Capitalism had at least two Achilles Heels: One, its demand for copious, wasteful, consumption. Two, it requires perpetual growth. Though the second employs the first, they work hand in hand. Either one alone would have eventually been fatal. In the name of capitalism, we have depleted our orb and corrupted its environment. With our failure to restrain its inherent lust for power, we have lost control of the beast; of our nation. Perhaps the world. It wasn’t capitalism that propelled China’s recent growth. It was their best thinking in combination with our blind fealty to capitalism. While it is more and more obvious that capitalism is not suited to this 21stcentury. Greater efficiency, better decision making, is required. For the environment, for all of nature, the price of capitalism has become too much.
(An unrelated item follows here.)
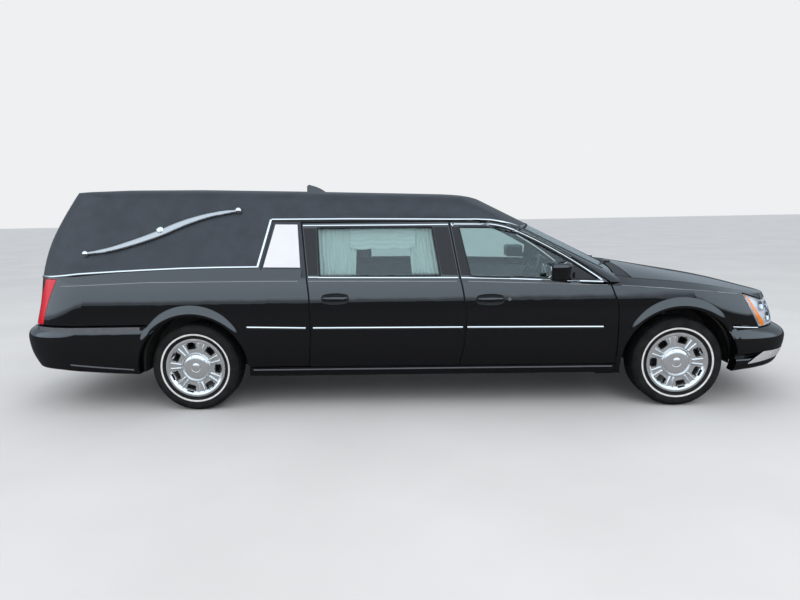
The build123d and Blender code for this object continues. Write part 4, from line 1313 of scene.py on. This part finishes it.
class HEARSE_OT_cabin(bpy.types.Operator):
    """Dashboard details, console, pedals, mirror, headliner and carpets"""
    bl_idname = "hearse.cabin"
    bl_label = "Cabin"

    def execute(self, context):
        build("dash_forms", "plastic", [
            (box, (1.37, 0.23, 0.905), (1.56, 0.57, 0.985), 0.03, 4),
            (box, (1.36, -0.13, 0.64), (1.42, 0.13, 0.92), 0.012, 3),
            (box, (1.345, -0.72, 0.8), (1.4, -0.2, 0.83), 0.01, 3)])
        build("dash_wood", "walnut", [
            (box, (1.347, -0.72, 0.842), (1.362, -0.2, 0.866), 0.003),
            (box, (1.347, 0.2, 0.842), (1.362, 0.62, 0.866), 0.003),
            (box, (1.352, -0.11, 0.66), (1.364, 0.11, 0.7), 0.003)], "body")
        slats = [(box, (1.366, y - 0.055, 0.884 + 0.011 * k), (1.385, y + 0.055, 0.889 + 0.011 * k),
                  0.0015) for y in (-0.67, -0.24, 0.21, 0.66) for k in range(4)]
        slats += [(box, (1.352, y, 0.715 + 0.018 * k), (1.358, y + 0.085, 0.725 + 0.018 * k), 0.002)
                  for k in range(5) for y in (-0.1, 0.015)]
        build("dash_vents", "dark", slats)
        rims, faces = [], []
        for y, r in ((0.33, 0.045), (0.47, 0.045), (0.4, 0.028)):
            place = placed(1.369, y, 0.945, 90)
            rims.append((lathe, [(r - 0.003, 0.0), (r - 0.003, 0.005), (r, 0.006),
                                 (r + 0.002, 0.0)], place, 36))
            faces.append((lathe, [(0, 0.0015), (r - 0.004, 0.001), (r - 0.003, -0.002)], place, 36))
        build("dial_rims", "chrome", rims)
        build("dial_faces", "plate", faces, "body")
        build("dash_screen", "dark", [(box, (1.3515, -0.09, 0.82), (1.357, 0.09, 0.905), 0.003)])
        wheel = facing(Vector((1.215, 0.4, 0.905)), Vector((-0.88, 0, 0.475)))
        bm = bmesh.new()
        run = [Vector((x, 0, z)) for x, z in circle(0.185, 64)]
        sweep(bm, run, [Vector((0, 1, 0))] * len(run), circle(0.0152, 14), True)
        bmesh.ops.transform(bm, matrix=wheel, verts=bm.verts)
        finish_mesh("steering_rim_hide", bm, "leather", "body")
        stalks = [(rod, wheel @ Vector((0.03, -0.07, z)), wheel @ Vector((0.15, -0.05, z * 2)),
                   0.006, 12) for z in (-0.03, 0.03)]
        build("steering_hub_and_stalks", "plastic", [
            (lathe, [(0, 0.03), (0.03, 0.029), (0.055, 0.024), (0.064, 0.016), (0.066, -0.012)],
             wheel, 40),
            (rod, wheel @ Vector((0, -0.05, 0)), wheel @ Vector((0, -0.21, 0)), 0.034, 24),
            *stalks])
        build("centre_console", "leather", [
            (box, (0.5, -0.115, 0.33), (1.35, 0.115, 0.54), 0.03, 4),
            (box, (0.5, -0.105, 0.54), (0.82, 0.105, 0.6), 0.025, 4)])
        build("console_wood", "walnut", [(box, (0.86, -0.07, 0.54), (1.2, 0.07, 0.546), 0.003)])
        build("gear_lever", "chrome", [
            (rod, (1.08, 0, 0.545), (1.065, 0, 0.63), 0.007, 14),
            (ball, (1.063, 0, 0.645), 0.021, (1, 0.9, 1.2)),
            *((lathe, [(0.034, 0.0), (0.034, 0.003), (0.038, 0.003), (0.039, 0.0)],
               placed(x, 0, 0.546, 90, "X"), 32) for x in (0.92, 1.0))])
        pedals = []
        for y, w in ((0.44, 0.06), (0.3, 0.03)):
            pedals += [(box, (1.56, y - w, 0.44), (1.575, y + w, 0.51), 0.006),
                       (rod, (1.573, y, 0.5), (1.67, y, 0.62), 0.007, 10)]
        build("pedals", "plastic", pedals)
        roof = tree_of("roof_shell")

        def under_roof(s, t):
            """Place of a point of the headliner."""
            start = (-2.66 + s * 3.28, (t - 0.5) * 1.12, 1.2)
            return hit_of(roof, start, UP, "headliner")[0] - UP * 0.006
        thicken(finish_mesh("headliner", grid((60, 22), under_roof), "headliner"), 0.004)
        build("cabin_carpet", "carpet", [(box, (-0.88, -0.82, 0.327), (1.66, 0.82, 0.333), 0.002,
                                          1)])
        build("floor_mats", "plastic", [
            (box, (1.1, y - 0.22, 0.333), (1.55, y + 0.22, 0.34), 0.003) for y in (-0.4, 0.4)])
        build("cabin_mirror", "plastic", [
            (box, (0.99, -0.11, 1.265), (1.012, 0.11, 1.325), 0.01, 3),
            (rod, (1.01, 0, 1.3), (1.075, 0, 1.345), 0.006, 12)])
        build("cabin_mirror_glass", "mirror_bowl", [
            (box, (0.988, -0.103, 1.272), (0.9905, 0.103, 1.318), 0.001, 1)])
        return {"FINISHED"}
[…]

Slaves brought from Africa to Charleston, in what would become South Carolina, brought with them the knowledge of how to grow rice and, it seems, somehow, the seeds themselves. On the rice plantations, it was they who did the arduous labor of planting and the growing of rice in the lowland heat, rice that made antebellum Charleston’s planters and merchants, and Charleston, very wealthy. To whom should the wealth have gone?
Well regulated markets work well; can be, are, a most useful economic tool. In well regulated markets there are no monopolies unless they are of benefit to all; no monopsonies, if avoidable. Maybe market capitalism with well regulated markets and without the capitalism?